Dave Liniger, chairman and co-founder of Re/Max Holdings Inc., said he wouldn't be surprised if Zillow and Trulia raise ad prices after a merger. Raising ad rates is different from muscling in on sales to consumers, he said.
"If they decide to be competitors, guess what?" said Liniger, whose Denver-based company went public last year. "Re/Max would take our 200,000 listings off their site."
The migration away from the traditional real estate model will accelerate as younger, tech-oriented shoppers become homebuyers, increasingly reliant on the web for pricing information and services, according to Stefan Swanepoel, a consultant and author on real estate trends.
Zillow's advantage is using its big data capabilities to become indispensable to both buyers and sellers as "the strongest aggregator of real estate information ever created," Swanepoel said in a telephone interview.
"If these guys get to scale quickly, what you could see is Zillow-Trulia becoming the Google for online home search activity," Neil Doshi, senior analyst with CRT Capital in San Francisco, said in a phone interview. If the portals become a first stop for buyers and sellers, "Zillow-Trulia becomes powerful for agents. They know this is the one place they have to go to capture people in the market."
Real estate agents will be increasingly marginalized as technology takes a greater hold, putting pressure on the value of their services, according to Richard Green, director of the Lusk Center for Real Estate at the University of Southern California in Los Angeles.

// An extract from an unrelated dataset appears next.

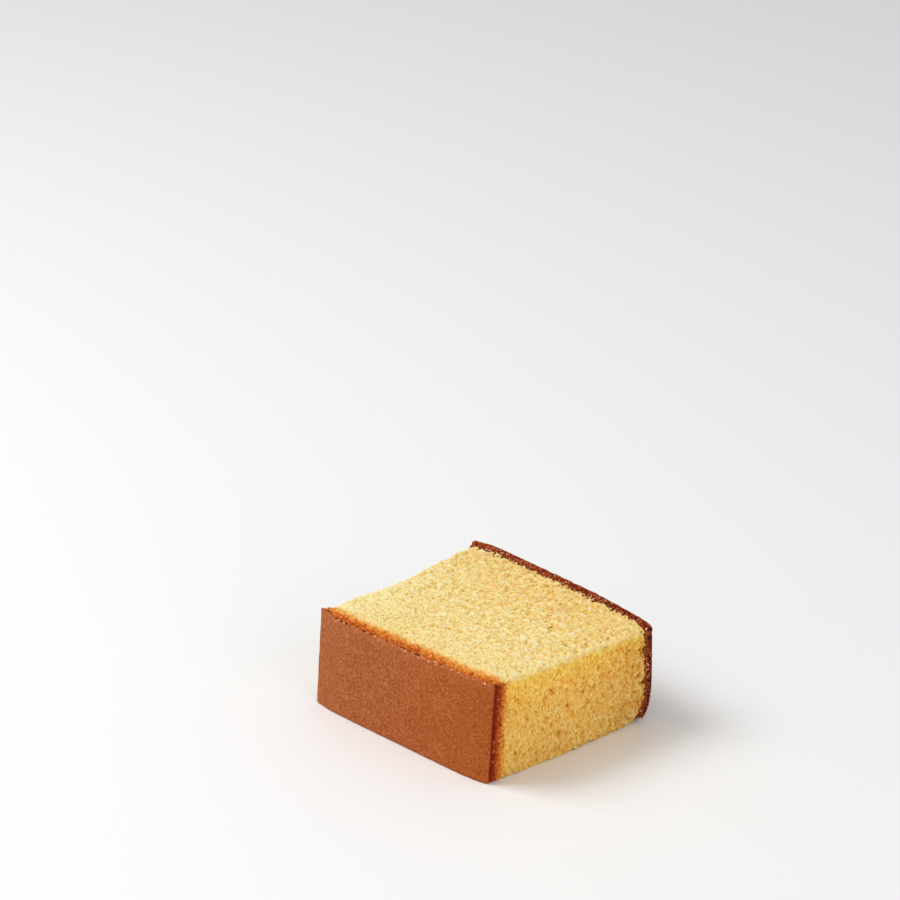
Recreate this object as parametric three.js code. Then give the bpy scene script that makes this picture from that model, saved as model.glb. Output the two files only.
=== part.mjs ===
// One slice of castella, the Japanese sponge cake, lying on one of its two cut faces.
// Millimetres, +Z up. X runs along the two crusts, -Y is the browned top crust, +Y is the
// bottom crust, and Z is the thickness of the slice. The origin is under its middle.

import * as THREE from 'three';
import * as BufferGeometryUtils from 'three/addons/utils/BufferGeometryUtils.js';

// The slice
const crustToCrust = 61.2; // height of the cake, from the top crust to the bottom crust
const sliceThickness = 27.5; // between the two cut faces, at the middle
const thickerAtRight = 0.55; // the knife went slightly askew: added at the +X end, taken at -X
const thickerAtTopCrust = 0.35; // added at the top crust, taken at the bottom crust
const lean = 0.9; // how far the upper cut face is shifted along X over the lower one
const cornerDroop = 0.6; // the upper face sinks by this in its corner at the bottom crust and +X
const droopStart = 0.3; // shares of the way from the middle to the +X end
const droopEnd = 0.75;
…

"Real estate agents used to be gatekeepers of information, which is how they made money," Green said in a telephone interview. "I expected to see compensation compression earlier. What other business can you get the same compensation whether you're good or bad?"
The combined Zillow and Trulia will have enough weight to counterbalance the National Association of Realtors, said Paul Habibi, a lecturer at the Ziman Center for Real Estate at the University of California at Los Angeles.
"They're not the 800-pound gorilla in the room, but they have the potential to be a 100-pound gorilla," Habibi said in a telephone interview. "They're a force to be reckoned with."